Science Friction_ Where the Known Meets the Unknown - Michael Shermer [143]
Spin doctoring [Darwin] centers on two different subjects: the process of evolution as a theory and mechanism; and the pathway of evolution as a description of life’s history. Spin doctoring for the process tries to depict evolution as inherently progressive, and as working toward some “higher” good in acting “for” the benefit of such groups as species or communities (not just for advantages of individual organisms), thereby producing such desired ends as harmonious ecosystems and well-designed organisms. Spin doctoring for the pathway reads the history of life as continuous flux with sensible directionality toward more complex and more brainy beings, thereby allowing us to view the late evolution of Homo sapiens as the highest stage, so far realized, of a predictable progress.34
Adaptationism—Nonadaptationism. In an essay entitled “Wallace’s Fatal Flaw,” Gould highlights the themes of optimality and suboptimality, continuity and discontinuity, by demonstrating how Alfred Russel Wallace erred in insisting (to Darwin’s dismay) that natural selection could not account for the human mind because he could not conceive of an adaptive use for such a large organ during primate evolution. Therefore, Wallace reasoned, a higher intelligence must have intervened in the process, granting us such nonadaptive abilities as mathematics, music appreciation, and spiritual communication. This hyperadaptationism, in Gould’s reading of the historical record, shows just how dangerous a scientific doctrine can become when carried to an extreme (and thus the lesson for today’s hyperadaptationists).
Natural selection may build an organ “for” a specific function or group of functions. But this “purpose” need not fully specify the capacity of that organ. Objects designed for definite purposes can, as a result of their structural complexity, perform many other tasks as well. A factory may install a computer only to issue the monthly pay checks, but such a machine can also analyze the election returns or whip anyone’s ass (or at least perpetually tie them) in tic-tac-toe. Our large brains may have originated “for” some set of necessary skills in gathering food, socializing, or whatever; but these skills do not exhaust the limits of what such a complex machine can do.35
Punctuationism—Gradualism. In an essay entitled “The Interpretation of Diagrams,” Gould considers the long-standing debate in geology over catastrophism versus uniformitarianism in the context of explaining the origins of the Cambrian “explosion” of life, arguing that the history of life from the beginning has been periodically punctuated by sudden and dramatic change (the “log phase” in the passage below) but most of the time remains relatively stable.

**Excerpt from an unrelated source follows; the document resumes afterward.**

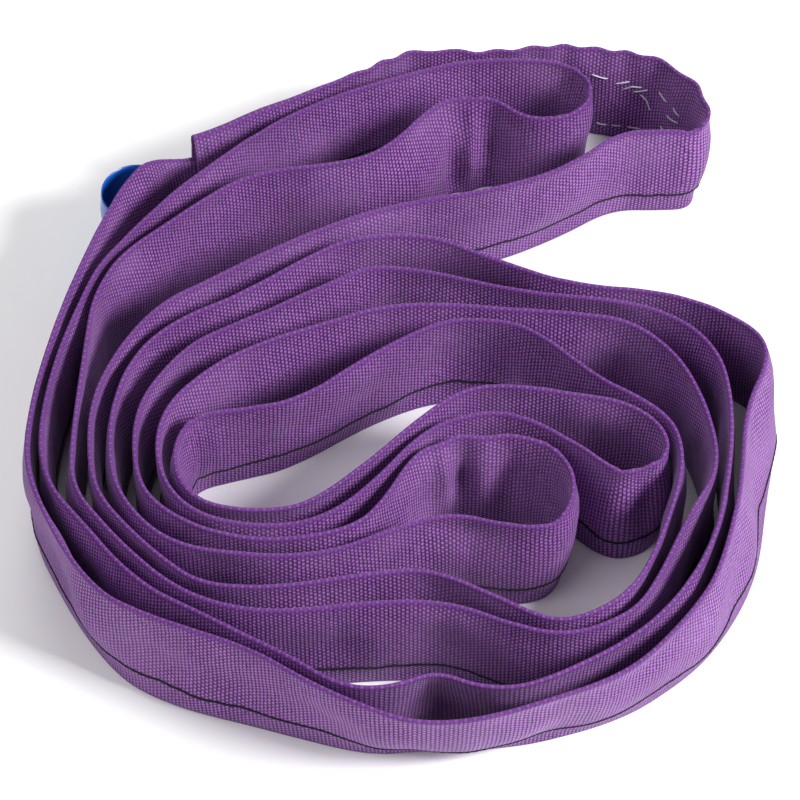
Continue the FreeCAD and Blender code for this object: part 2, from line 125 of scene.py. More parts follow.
# The coil's route at mid height, from the cuff's mouth round to the cuff again: x, y, and how far
# the sleeve's top edge leans to the left of the way that the route runs. Most points and leans are
# the rounded output of a scratch fit to edges clicked in the photo; some were then moved by hand.
ROUTE = [
    ("outer_leg_shoulder", [
        (-0.091, 0.113, -0.003), (-0.099, 0.101, -0.007), (-0.105, 0.087, -0.013),
        (-0.116, 0.061, -0.006)
    ]),
    ("outer_leg_left", [
        (-0.1315, 0.019, 0.002), (-0.137, -0.018, 0.002), (-0.138, -0.047, 0),
        (-0.127, -0.0755, -0.002)
    ]),
    ("outer_leg_lower_left", [
        (-0.1075, -0.107, -0.002), (-0.0885, -0.12, 0.003), (-0.05, -0.133, 0.001)
    ]),
    ("outer_leg_bottom", [
        (-0.014, -0.15, -0.01), (0.008, -0.153, -0.02), (0.043, -0.149, -0.015),
        (0.077, -0.137, -0.012)
    ]),
    ("outer_leg_lower_right", [
        (0.099, -0.119, -0.004), (0.117, -0.095, 0.003), (0.1285, -0.062, 0.012)
    ]),
    ("outer_leg_right", [
        (0.134, -0.023, 0.012), (0.141, -0.002, 0.006), (0.138, 0.013, 0.002), (0.125, 0.024, 0.001)
    ]),
    ("outer_leg_inner_top_right", [
        (0.102, 0.034, 0), (0.063, 0.039, 0), (0.034, 0.053, 0.001), (0.011, 0.064, -0.001)
    ]),
    ("outer_leg_inner_top", [
        (-0.016, 0.063, 0), (-0.031, 0.055, -0.002), (-0.057, 0.035, 0), (-0.086, 0.02, 0)
    ]),
    ("outer_leg_inner_left", [
        (-0.099, 0.002, -0.002), (-0.106, -0.021, -0.002), (-0.106, -0.051, -0.001),
        (-0.098, -0.069, -0.002)
    ]),
    ("outer_leg_inner_bottom", [
        (-0.083, -0.085, -0.002), (-0.064, -0.09, -0.002), (-0.031, -0.093, 0.001),
        (-0.007, -0.084, 0.003), (0.018, -0.073, 0.001)
    ]),
    ("bight_d", [
        (0.039, -0.079, 0), (0.054, -0.078, -0.003), (0.061, -0.068, -0.003), (0.062, -0.054, -0.003),
        (0.055, -0.042, -0.003), (0.04, -0.038, -0.003), (0.018, -0.038, -0.001)
    ]),
    ("second_leg_inner_bottom", [
        (0.007, -0.047, -0.005), (-0.004, -0.069, -0.005), (-0.017, -0.079, 0.002),
        (-0.041, -0.083, 0.005)
    ]),
    ("second_leg_inner_left", [
        (-0.067, -0.082, 0), (-0.085, -0.072, 0), (-0.095, -0.059, 0.001), (-0.098, -0.035, 0.001)
    ]),
    ("second_leg_inner_top_left", [
        (-0.094, -0.015, 0.001), (-0.079, 0.009, 0), (-0.058, 0.02, 0.001), (-0.028, 0.038, 0)
    ]),
    ("second_leg_inner_top", [
        (-0.011, 0.047, 0.002), (0.014, 0.044, 0.001), (0.049, 0.033, 0), (0.085, 0.03, 0)
    ]),
    ("second_leg_right", [
        (0.104, 0.022, 0.001), (0.118, 0.007, 0.001), (0.123, -0.011, 0), (0.122, -0.045, 0)
    ]),
    ("second_leg_lower_right", [(0.115, -0.079, 0.001), (0.1, -0.108, 0.001), (0.083, -0.125, 0.003)]),
    ("second_leg_bottom", [
        (0.053, -0.14, 0.009), (0.033, -0.143, 0.013), (0.012, -0.134, 0.013), (-0.005, -0.143, 0.012)
    ]),
    ("second_leg_lower_left", [
        (-0.022, -0.143, 0.012), (-0.039, -0.133, 0.006), (-0.073, -0.115, 0.001), (-0.093, -0.104, 0)
    ]),
    ("second_leg_left", [
        (-0.116, -0.077, -0.002), (-0.129, -0.056, 0.002), (-0.133, -0.028, 0.001),
        (-0.129, 0.007, -0.001)
    ]),
    ("second_leg_shoulder", [
        (-0.118, 0.048, -0.004), (-0.103, 0.071, -0.003), (-0.074, 0.104, 0), (-0.044, 0.13, 0),
        (-0.011, 0.148, 0), (0.027, 0.161, 0.001)
    ]),
    ("bight_a", [
        (0.052, 0.161, 0.001), (0.069, 0.158, 0.002), (0.076, 0.148, 0.004), (0.074, 0.137, 0.004),
        (0.065, 0.129, 0.002), (0.051, 0.129, 0.003)
    ]),
    ("third_leg_top", [
        (0.036, 0.1385, -0.004), (0.022, 0.137, -0.009), (0.01, 0.126, -0.008), (-0.007, 0.108, -0.002)
    ]),
    ("third_leg_shoulder", [(-0.03, 0.102, 0.001), (-0.059, 0.097, -0.001), (-0.079, 0.081, -0.001)]),
    ("third_leg_left", [
        (-0.105, 0.056, -0.001), (-0.116, 0.037, -0.002), (-0.118, 0.007, -0.001),
        (-0.121, -0.034, 0.001)
    ]),
    ("third_leg_lower_left", [
        (-0.12, -0.059, 0), (-0.108, -0.076, -0.001), (-0.088, -0.099, -0.001),
        (-0.068, -0.112, -0.001)
    ]),
    ("third_leg_bottom", [
        (-0.043, -0.117, 0), (-0.006, -0.112, 0), (0.019, -0.113, 0.001), (0.045, -0.125, 0)
    ]),
    ("third_leg_lower_right", [
        (0.062, -0.126, -0.001), (0.082, -0.117, 0), (0.091, -0.102, -0.002), (0.105, -0.073, 0.001)
    ]),
    ("third_leg_right", [
        (0.116, -0.053, -0.001), (0.115, -0.027, 0), (0.106, 0, 0), (0.091, 0.017, -0.001)
    ]),
    ("third_leg_inner_top", [
        (0.075, 0.022, -0.001), (0.044, 0.025, 0), (0.007, 0.029, -0.001), (-0.019, 0.022, -0.001)
    ]),
    ("third_leg_inner_left", [
        (-0.058, 0.006, 0), (-0.077, -0.009, 0), (-0.088, -0.027, -0.001), (-0.089, -0.047, -0.001)
    ]),
    ("third_leg_inner_bottom", [
        (-0.082, -0.064, -0.002), (-0.069, -0.074, -0.002), (-0.048, -0.077, -0.004),
        (-0.027, -0.074, -0.002)
    ]),
    ("third_leg_inner_end", [
        (-0.011, -0.06, -0.001), (0.008, -0.035, 0), (0.027, -0.026, 0), (0.043, -0.026, 0)
    ]),
    ("bight_c", [
        (0.061, -0.0395, 0.003), (0.077, -0.055, 0.005), (0.0895, -0.0548, 0.003), (0.098, -0.046, -0.001),
        (0.096, -0.035, -0.005), (0.088, -0.024, -0.005), (0.07, -0.018, -0.002)
    ]),
    ("inner_leg_inner_end", [
        (0.042, -0.012, 0), (0.025, -0.014, -0.001), (0.009, -0.027, 0), (-0.015, -0.053, 0)
    ]),
    ("inner_leg_inner_left", [
        (-0.034, -0.069, 0.001), (-0.053, -0.071, 0.002), (-0.071, -0.067, 0.002),
        (-0.08, -0.056, 0.003)
    ]),
    ("inner_leg_hole_top", [
        (-0.0825, -0.0405, 0.001), (-0.0777, -0.0266, -0.003), (-0.0602, -0.0217, -0.005),
        (-0.039, -0.0162, -0.007)
    ]),
    ("inner_leg_inner_top", [
        (-0.011, 0.0056, -0.005), (0.0135, 0.019, -0.001), (0.035, 0.02, 0.001), (0.051, 0.015, 0.001)
    ]),
    ("inner_leg_right", [
        (0.07, -0.006, 0.001), (0.094, -0.022, -0.001), (0.103, -0.034, -0.001),
        (0.103, -0.053, 0.001)
    ]),
    ("inner_leg_lower_right", [
        (0.094, -0.082, 0.001), (0.083, -0.106, 0.001), (0.068, -0.117, 0.001), (0.053, -0.12, 0.002)
    ]),
    ("inner_leg_bottom", [
        (0.035, -0.11, 0.001), (0.011, -0.098, 0), (-0.008, -0.1, -0.001), (-0.043, -0.106, 0.001)
    ]),
    ("inner_leg_lower_left", [
        (-0.07, -0.104, 0.001), (-0.084, -0.094, 0.001), (-0.105, -0.071, 0.001),
        (-0.113, -0.053, 0.001)
    ]),
    ("inner_leg_left", [
        (-0.115, -0.022, 0), (-0.108, 0.002, 0), (-0.092, 0.028, 0), (-0.07, 0.042, 0.001)
    ]),
    ("inner_leg_top", [
        (-0.032, 0.067, 0), (-0.003, 0.08, 0.001), (0.0395, 0.091, -0.005), (0.067, 0.105, -0.006)
    ]),
    ("bight_b", [
        (0.087, 0.1213, -0.003), (0.107, 0.1215, -0.002), (0.12, 0.122, -0.003), (0.123, 0.1335, -0.004),
        (0.1195, 0.147, -0.002), (0.11, 0.1595, -0.001), (0.09, 0.166, -0.002)
    ]),
    ("outer_leg_top", [
        (0.066, 0.171, -0.001), (0.036, 0.166, 0.001), (0.007, 0.1695, 0.002), (-0.011, 0.159, 0.003)
    ]),
    ("cuff", [(-0.045, 0.1406, 0.0035), (-0.075, 0.1216, 0.002)]),
]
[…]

The log phase of the Cambrian filled up the earth’s oceans. Since then, evolution has produced endless variation on a limited set of basic designs. Marine life has been copious in its variety, ingenious in its adaptation, and (if I may be permitted an anthropocentric comment) wondrous in its beauty. Yet, in an important sense, evolution since the Cambrian has only recycled the basic products of its own explosive phase.36
Contingency—Necessity In an essay entitled “The Horn of Triton,” Gould uses the findings (and a striking photograph) from the Voyager spacecraft in its flyby of Neptune with its moon Triton, both in their crescent phases (thus the “horn”) relative to the spacecraft, to consider what we can learn about the uniqueness of history versus the repeatability of nature’s law’s.
I offer, as the most important lesson from Voyager, the principle of individuality for moons and planets. This contention should elicit no call for despair or surrender of science to the domain of narrative.